What to watch next in the aftermath of Jinju
The next phase of this story will likely turn on evidence, but the broader political trajectory is already visible. Investigators will have to establish the immediate chain of events: vehicle movement, crowd conditions, traffic control, police actions and safety measures on site. That factual record will shape the legal response. But the political response will likely depend just as much on whether the findings support a wider conclusion that this was a foreseeable failure of system design.
Several indicators will be worth watching. One is whether the investigation remains tightly focused on the immediate collision or expands to examine negotiations, command decisions and logistics planning. Another is whether lawmakers push hearings or demand testimony from corporate executives, police officials and labor authorities.

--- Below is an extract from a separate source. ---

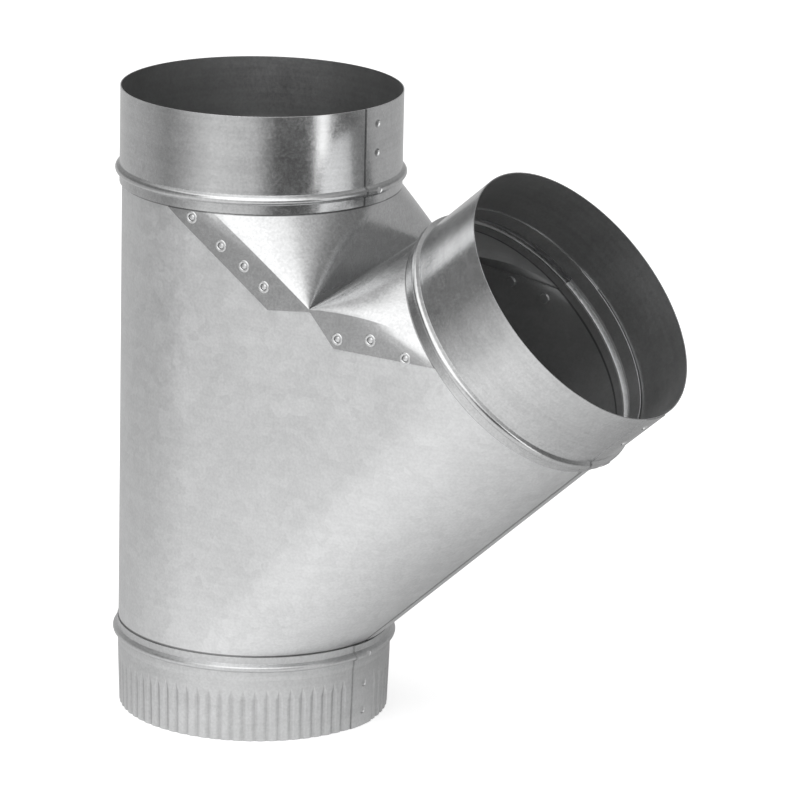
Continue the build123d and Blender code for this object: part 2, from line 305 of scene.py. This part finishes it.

A third is whether the government moves beyond general language about reform and proposes concrete changes to mediation structures, work stoppage protocols or principal contractor obligations.
Also important is whether the ruling side and opposition settle into familiar ideological camps or whether the issue cuts across partisan lines. Fatal labor incidents sometimes create brief windows for consensus before politics hardens again. But that tends to happen only when leaders believe the public sees institutional reform as urgent rather than optional.
For now, the most significant point is this: In South Korea, the Jinju truckers union death is no longer being discussed as merely a tragic episode at a volatile protest. It is being debated as a case study in how labor conflict is governed, how safety is managed and how responsibility is assigned in an economy built on layered logistics networks and precarious workers.
That makes it more than a local tragedy. It is becoming a test of whether a modern democracy can respond to an industrial death with more than condolences and blame. The country now faces a harder challenge: deciding whether this was a singular misfortune or a warning about a system that asks essential workers to bear too much risk with too little protection.